Alan Walter pleaded guilty to felony murder, first-degree kidnapping, conspiracy to commit first-degree kidnapping, conspiracy to commit first-degree sexual assault, and tampering with physical evidence, earning him a sentence of 60 years in prison.
Deaneric Dupas also pleaded guilty to felony murder, conspiracy to commit first-degree kidnapping, and conspiracy to commit first-degree sexual assault. He was sentenced to 47 years in prison.
Keith Foster was sentenced to the most lengthy prison term of the group, 110 years, for charges including felony murder, first-degree sexual assault, three counts of first-degree kidnapping, conspiracy to commit first-degree kidnapping, tampering with a witness, and tampering with physical evidence.
Foster's girlfriend, Dorothy Halls, was charged with and pleaded guilty to felony murder, conspiracy to commit first-degree kidnapping, and risk of injury to a minor. She was sentenced to 25 years in prison and five years probation.
Maggie Mae Bennett, Walter's girlfriend, was charged with first-degree kidnapping, conspiracy to commit kidnapping, risk of injury to a minor, tampering with a witness, and tampering with evidence. Due to her cooperation with prosecutors, Bennett was sentenced to only 19 years in prison. She was released in 2019.
Ronald Rajcok was sentenced to 36 years in prison after pleading guilty to charges of felony murder, first-degree kidnapping, conspiracy to commit first-degree kidnapping, risk of injury to a minor, and tampering with a witness.
As part of a plea bargain, June Segar was found guilty of felony murder, conspiracy to commit first-degree kidnapping, and tampering with a witness.
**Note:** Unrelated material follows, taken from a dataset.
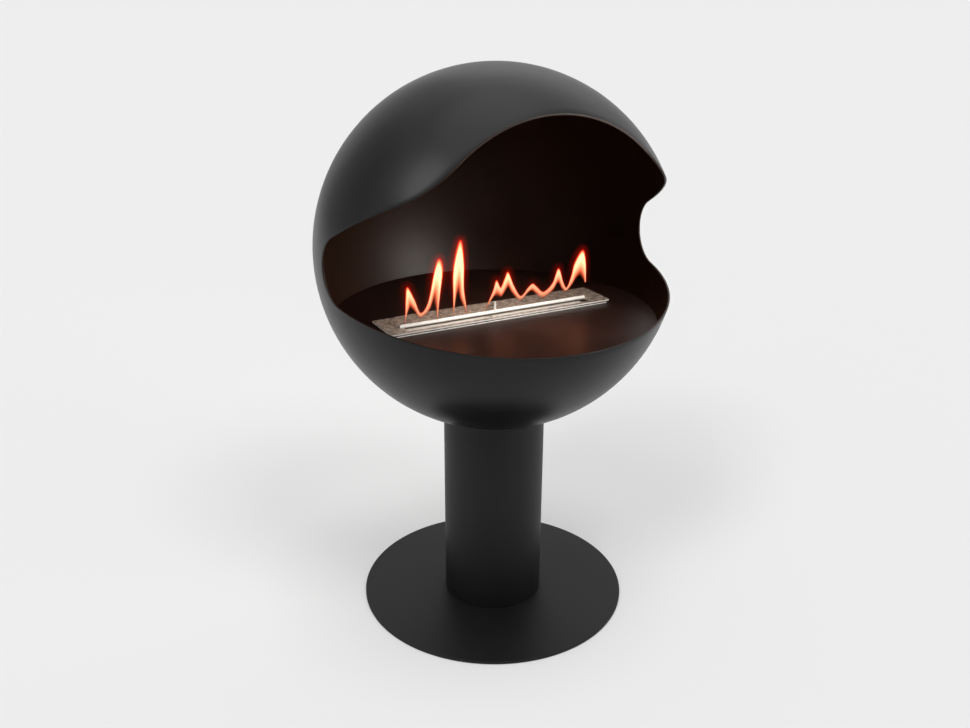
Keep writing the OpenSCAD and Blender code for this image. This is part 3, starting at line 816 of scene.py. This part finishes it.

She received a sentence of 30 years in prison.
Jeffrey Boyette pleaded no contest to felony murder, first-degree sexual assault, first-degree kidnapping, and risk of injury to a minor. He was sentenced to 50 years in prison, suspended after 25 years.

=== Appeals ===
Keith M. Foster, the only defendant to go to trial, appealed his conviction in 2009, but the appeal was rejected.